Examples in an eight-factor app serve multiple purposes:
- Validation of prompt effectiveness
- Documentation of expected behavior
- Training data for model fine-tuning
- Regression testing of model outputs
- Few-shot learning inputs for inference
A proper example collection contains:
- Input/output pairs
- Edge cases and corner conditions
- Negative examples (what the system should not do)
- Metadata about expected behavior
- Performance benchmarks
Bad practice - implicit or missing examples:
def generate_summary(text):
prompt = load_prompt("summarization")
return model.generate(prompt.format(text=text))
# No way to verify if summary is correct
Good practice - explicit example management:
class SummarizationExamples:
def get_examples(self) -> List[Example]:
return [
Example(
input="The quick brown fox jumps over the lazy dog.",
expected_output="A fox jumps over a dog.",
metadata={
"type": "basic",
"focuses_on": "core_message",
"max_length": 30
}
),
Example(
input="Due to heavy rainfall...",
expected_output="Weather caused delays.",
metadata={
"type": "edge_case",
"focuses_on": "causality"
}
)
]
class Example:
def __init__(self, input, expected_output, metadata=None):
self.input = input
self.expected_output = expected_output
self.metadata = metadata or {}
self.validate()
def validate(self):
"""Ensure example meets quality standards"""
if not self.input or not self.expected_output:
raise InvalidExampleError("Empty input or output")

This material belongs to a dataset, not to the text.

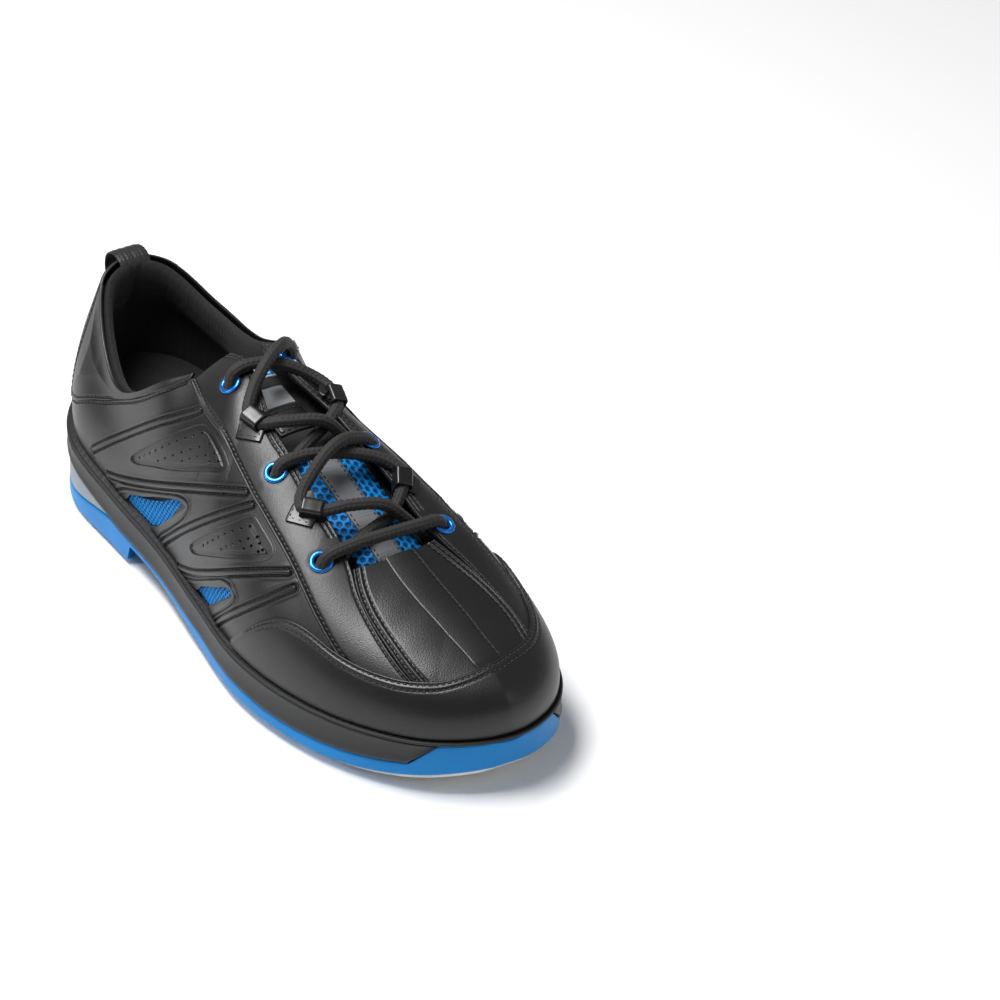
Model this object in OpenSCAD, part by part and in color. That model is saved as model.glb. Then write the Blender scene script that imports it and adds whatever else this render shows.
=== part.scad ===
// Bowling shoe, right foot, low cut, lace-up, with a smooth sliding pad under the ball of the foot.
// Millimetres. +X points to the toe, +Y to the inner side of the foot, +Z up, floor at z = 0.

/* [Overall size] */
// Length of the sole from heel to toe, mm
shoe_length = 302; // [270:1:330]
// Width of the sole across the ball of the foot, mm
ball_width = 112; // [98:1:124]
// Height of the heel collar above the floor, mm
collar_height = 99; // [92:1:112]

/* [Upper] */
// Thickness of the leather panels, mm
leather = 1.3; // [1:0.1:1.6]
// Thickness of the textile lining, mm
lining = 2; // [1.4:0.1:2.2]
// Extra thickness of the foam pad around the ankle, mm
ankle_pad = 3.4; // [2:0.1:4]
// Thickness of the padded tongue, mm
tongue_thickness = 5; // [3:0.5:6]

/* [Lacing] */
// Diameter of the round lace, mm
lace_d = 4.8; // [4:0.1:5]
// Outer radius of an eyelet flange, mm
eyelet_r = 4.9; // [4.5:0.1:5.5]

/* [Sole] */
// Thickness of the sliding pad, mm
pad_thickness = 3; // [2:0.2:3]
// Depth of the grooves across the sliding pad, mm
groove_depth = 0.9; // [0.4:0.1:1.4]

/* [Hidden] */
design_length = 302;
design_width = 112;
design_height = 99;
sole_top = 36;
mid_x = 150.25;
mid_y = 2;
gap = 0.2;
eps = 0.002;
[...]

def matches(self, actual_output) -> SimilarityScore:
"""Compare actual output to expected output"""
return calculate_similarity(
self.expected_output,
actual_output,
self.metadata.get("comparison_type", "semantic")
)
Examples should be organized by capability:
examples/
├── summarization/
│ ├── basic.yaml
│ ├── edge_cases.yaml
│ └── negative.yaml
├── classification/
│ ├── basic.yaml
│ └── multi_label.yaml
└── generation/
├── creative.yaml
└── structured.yaml
Examples should be used systematically:
class PromptTester:
def __init__(self, examples: List[Example], threshold=0.8):
self.examples = examples
self.threshold = threshold
def test_prompt(self, prompt_template: str) -> TestResult:
results = []
for example in self.examples:
prompt = prompt_template.format(input=example.input)
output = model.generate(prompt)
similarity = example.matches(output)
results.append({
"example": example,
"output": output,
"similarity": similarity,
"passed": similarity >= self.threshold
})
return TestResult(results)
This approach enables:
- Systematic prompt testing
- Clear behavior documentation
- Performance benchmarking
- Quality regression detection
- Continuous improvement
Examples should be treated as critical assets:
- Version controlled with the codebase
- Updated when behavior specifications change
- Used in automated testing
- Referenced in documentation
- Used for model evaluation
Some applications may use examples dynamically:
class DynamicExampleSelector:
def select_examples(self, context, k=3) -> List[Example]:
"""Select most relevant examples for current context"""
relevant = self.find_similar_examples(context)
return self.rank_and_select(relevant, k)
This pattern enables:
- Dynamic few-shot learning
- Context-aware behavior
- Adaptive system responses
- Clear behavior specifications
- Systematic quality improvement
The example suite should optimize for:
- Coverage - testing all important cases
- Clarity - clear expected behaviors
- Maintainability - easy to update
- Reusability - useful across systems
- Measurability - clear success criteria